Un país como empresa unifamiliar. La mayor potencia económica y militar del planeta como multinacional. Las acciones gubernamentales como inversiones en bolsa. El presupuesto como cuenta de resultados. El Congreso y la Cámara de Senadores como pasivos miembros del board. Una sola misión: aumentar los ingresos. Una única visión: destruir a la competencia, aprovecharse de su posición dominante, conquistar cada nuevo mercado e imponer sus productos, así sea por la fuerza, en todo el orbe. Y unos valores que son, en realidad, antivalores: desdeñar o combatir cualquier contrapeso o regulación. El sueño húmedo del neoliberalismo vuelto realidad.
Si numerosos autores cyberpunk han imaginado un futuro dominado por corporaciones donde el Estado no existe más -o solo existe como prolongación de estos gigantescos conglomerados- y donde los ciudadanos son, en el mejor de los casos, accionistas y, en el peor, clientes o esclavos, la dupla Trump/Musk se muestra empeñada en actualizar esta oscura distopía. A lo largo de un escaso mes en la Casa Blanca, ambos se han volcado a transformar la gobernanza, no solo de Estados Unidos, sino del planeta en su conjunto, en una prolongación de sus propios intereses personales.
Cada una de las medidas que han tomado en este frenético periodo -un alud de órdenes ejecutivas y decisiones caprichosas, improvisadas o ambiguas- obedece a esta lógica que no podría resultar más elemental: obtener más recursos sin importar ninguna otra consideración. Poco importan los acuerdos internacionales, las reglas éticas o la visión de mediano o largo plazo: los resultados han de ser inmediatos, pues lo que les importa es demostrar su talento negociador sin que les preocupen en absoluto las consecuencias posteriores. Una política empresarial propia de un estafador como Bernie Madoff: una pirámide o un esquema Ponzi global operado y conducido desde Washington.
Cuando Musk se apoderó de Twitter este fue su plan: primero dejó la empresa en los huesos, despojándola de personal y controles, y solo después se dedicó a resolver los problemas que él mismo había creado. Siguiendo los consejos de Steve Bannon -acérrimo rival del dueño de X-, Trump sigue la misma línea: a diario abre nuevos frentes, internos y externos, con el único fin de sacar el mayor provecho del desconcierto, el pasmo o el pavor de sus contrincantes, muchos de ellos antiguos aliados. En uno y otro caso, se opta por la demolición antes que la reforma -algo en lo que concuerda con López Obrador- y por el presente antes que por el futuro.
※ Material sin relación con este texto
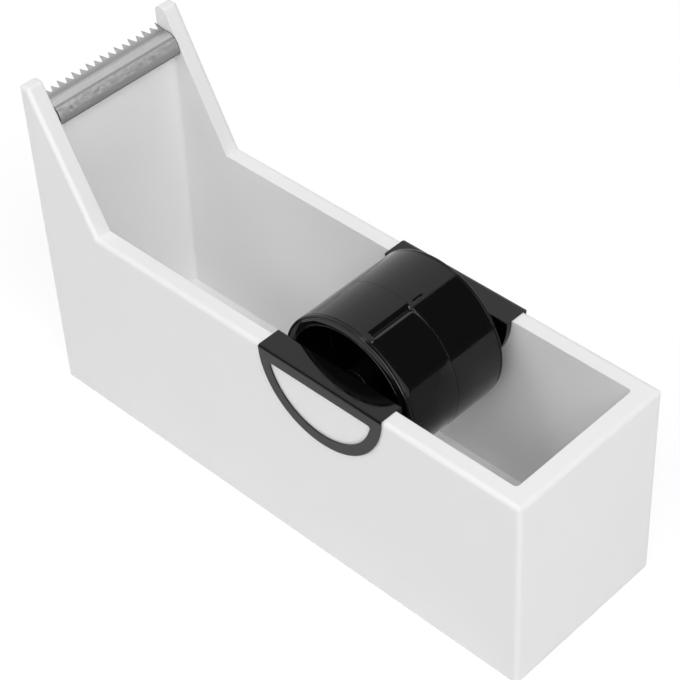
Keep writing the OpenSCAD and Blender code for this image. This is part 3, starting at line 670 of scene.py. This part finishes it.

En el salvaje universo trumpiano, los otros, todos los otros, son enemigos y nunca socios potenciales: de lo que se trata es de amenazarlos, intimidarlos o sobajarlos para después aprovecharse de ellos. No es que Estados Unidos no haya aplicado esta receta en el pasado -es parte de su ADN-, pero la absoluta falta de escrúpulos desconcierta incluso a los viejos halcones de la época de Reagan o los dos Bush. Porque, en el tácito lenguaje que se establece entre dos actores, Trump y Musk siempre empiezan traicionando y nunca cooperando, y al otro no le queda sino aceptar unas condiciones deshonrosas o embarcarse en una pelea destinada al fracaso.
De afirmar que cualquier desbalance comercial es una afrenta a buscar apoderarse de Groenlandia, Canadá, Gaza o el Canal de Panamá, y de echarle en cara a Zelensky el apoyo estadounidense a amenazar con aranceles cada vez que se le antoja, Trump opera con la misma superficialidad. Por ahora, su estrategia ha funcionado: nadie, ni dentro ni fuera de Estados Unidos, parece capaz de resistirlo: la parálisis de los demócratas solo es comparable al azoro de la Unión Europea o al miedo de América Latina. Solo China, que siempre ve más allá, podría resistirlo. El riesgo de que a la larga fracase es, sin embargo, muy alto: la historia demuestra que una potencia no puede dominar solo a partir de una pulsión extractivista: la precariedad de su relato -basado en la mentira y la intimidación- podría volverse en contra suya. Sobre todo, si, como se prevé, sus votantes pronto descubren, en la realidad de sus bolsillos, las consecuencias de su hybris.